Theo Davies-Lewis is a highly motivated and skilled student at the University of Oxford, who has gained a wide range of experiences in the world of journalism, communications and broadcasting at a local, university and national level.

Theo is the co-chair of the Darogan Network, an initiative he has pioneered to ensure that Wales’ economy, politics and industry is boosted by its graduates returning to Wales after university.

Theo has managed the public relations, policy drive, and the organisational strategy The venture is focused around the brain drain in Wales.

We spoke to Theo about Darogan recently. He began by saying: “There’s thousands of graduates who leave the country and don’t come back. What we are trying to do is create a network of businesses and students and get them together and hopefully get some people back to improve the Welsh economy for the future. I think it is worrying.

Theo is realistic about the fact that some students do study elsewhere and choose not to return. He said: “People have the freedom to study elsewhere or stay in Wales. The Welsh Government invests in us through grants and loans. I believe students should return to Wales to give something back but where are they going to find the jobs? There are not many opportunities advertised. What we want to do is directly connect businesses who want to recruit some of the best students from across the UK and make sure they come back and contribute to their organisations.”

Addressing the issue of rurality and the fact that returning to a declining rural economy Theo said: “We need to make sure we don’t just give people opportunities in Cardiff. What we want to do is hunt down the companies and organisations that are not just focused on finance, politics and the media. It has to address issues like environmental issues, social justice and voluntary work. There is a huge crisis in areas like Llanelli where there aren’t many jobs. There are things we need to be worried about. We need to make sure we can get businesses and organisations involved to discuss what can be done in rural areas.”

Speaking about the impact of Britain leaving the EU Theo said: “There are businesses that are concerned about investing in Britain. We need an international outlook and an international reach.
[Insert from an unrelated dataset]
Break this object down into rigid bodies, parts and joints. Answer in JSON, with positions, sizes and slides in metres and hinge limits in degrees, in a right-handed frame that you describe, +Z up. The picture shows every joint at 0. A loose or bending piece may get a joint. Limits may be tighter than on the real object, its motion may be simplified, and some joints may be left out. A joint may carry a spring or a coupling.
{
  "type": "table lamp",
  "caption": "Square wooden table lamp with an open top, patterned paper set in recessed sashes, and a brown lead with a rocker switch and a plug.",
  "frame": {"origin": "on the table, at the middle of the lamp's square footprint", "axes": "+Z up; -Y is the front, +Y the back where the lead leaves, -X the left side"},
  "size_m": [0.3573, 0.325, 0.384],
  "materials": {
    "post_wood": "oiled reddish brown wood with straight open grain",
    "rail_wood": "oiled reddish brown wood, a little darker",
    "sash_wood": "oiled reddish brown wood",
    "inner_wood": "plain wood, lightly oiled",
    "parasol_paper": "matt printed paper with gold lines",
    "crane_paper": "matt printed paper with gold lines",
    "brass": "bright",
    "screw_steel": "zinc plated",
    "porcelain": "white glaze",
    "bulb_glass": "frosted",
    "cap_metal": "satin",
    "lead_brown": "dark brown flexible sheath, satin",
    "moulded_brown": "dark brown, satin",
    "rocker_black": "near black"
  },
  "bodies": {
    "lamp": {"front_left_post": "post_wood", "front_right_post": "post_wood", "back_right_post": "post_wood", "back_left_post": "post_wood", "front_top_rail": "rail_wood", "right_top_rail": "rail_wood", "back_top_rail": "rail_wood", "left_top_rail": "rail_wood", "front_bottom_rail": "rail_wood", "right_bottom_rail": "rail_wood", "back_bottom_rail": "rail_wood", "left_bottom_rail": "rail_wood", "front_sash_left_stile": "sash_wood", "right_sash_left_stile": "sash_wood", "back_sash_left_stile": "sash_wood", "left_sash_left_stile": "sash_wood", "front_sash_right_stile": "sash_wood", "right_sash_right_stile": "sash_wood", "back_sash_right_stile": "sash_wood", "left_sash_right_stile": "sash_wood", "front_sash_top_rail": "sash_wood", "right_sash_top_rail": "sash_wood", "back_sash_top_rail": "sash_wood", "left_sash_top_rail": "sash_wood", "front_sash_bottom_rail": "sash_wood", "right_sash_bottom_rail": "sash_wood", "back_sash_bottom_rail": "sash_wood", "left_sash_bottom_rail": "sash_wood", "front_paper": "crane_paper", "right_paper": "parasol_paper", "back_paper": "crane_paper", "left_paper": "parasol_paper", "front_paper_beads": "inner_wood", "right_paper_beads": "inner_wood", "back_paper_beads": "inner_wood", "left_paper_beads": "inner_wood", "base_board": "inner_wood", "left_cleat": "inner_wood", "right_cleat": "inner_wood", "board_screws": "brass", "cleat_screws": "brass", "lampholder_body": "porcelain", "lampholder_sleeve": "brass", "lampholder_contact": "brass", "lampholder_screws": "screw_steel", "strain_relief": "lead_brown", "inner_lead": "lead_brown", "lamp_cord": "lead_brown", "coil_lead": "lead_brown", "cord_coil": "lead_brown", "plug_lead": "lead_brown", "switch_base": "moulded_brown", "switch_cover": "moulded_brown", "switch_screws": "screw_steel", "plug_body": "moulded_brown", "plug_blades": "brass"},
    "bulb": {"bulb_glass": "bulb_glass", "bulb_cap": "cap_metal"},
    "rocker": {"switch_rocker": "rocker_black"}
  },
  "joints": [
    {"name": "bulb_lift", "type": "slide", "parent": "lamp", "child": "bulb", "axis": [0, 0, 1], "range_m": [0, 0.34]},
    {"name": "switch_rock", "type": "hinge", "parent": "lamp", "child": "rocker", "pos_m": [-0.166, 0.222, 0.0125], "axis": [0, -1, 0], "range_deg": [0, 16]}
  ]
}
I am not sure that Brexit is the reason for some companies leaving the area but I am sure it cannot be ruled out.”

We asked Theo whether he thought that drive to have Welsh speaking employees might also put some businesses off coming to Wales. He said: “The Welsh language is important for jobs. I am a first language Welsh speaker so it is important to me. It is important that we don’t indoctrinate people with the Welsh language. People have the freedom not to speak Welsh. I hope we are not a country that says if you don’t speak Welsh you are not welcome. Three are benefits to having someone in a job that does speak Welsh. If you look at schools or GP’s for example, it is a benefit.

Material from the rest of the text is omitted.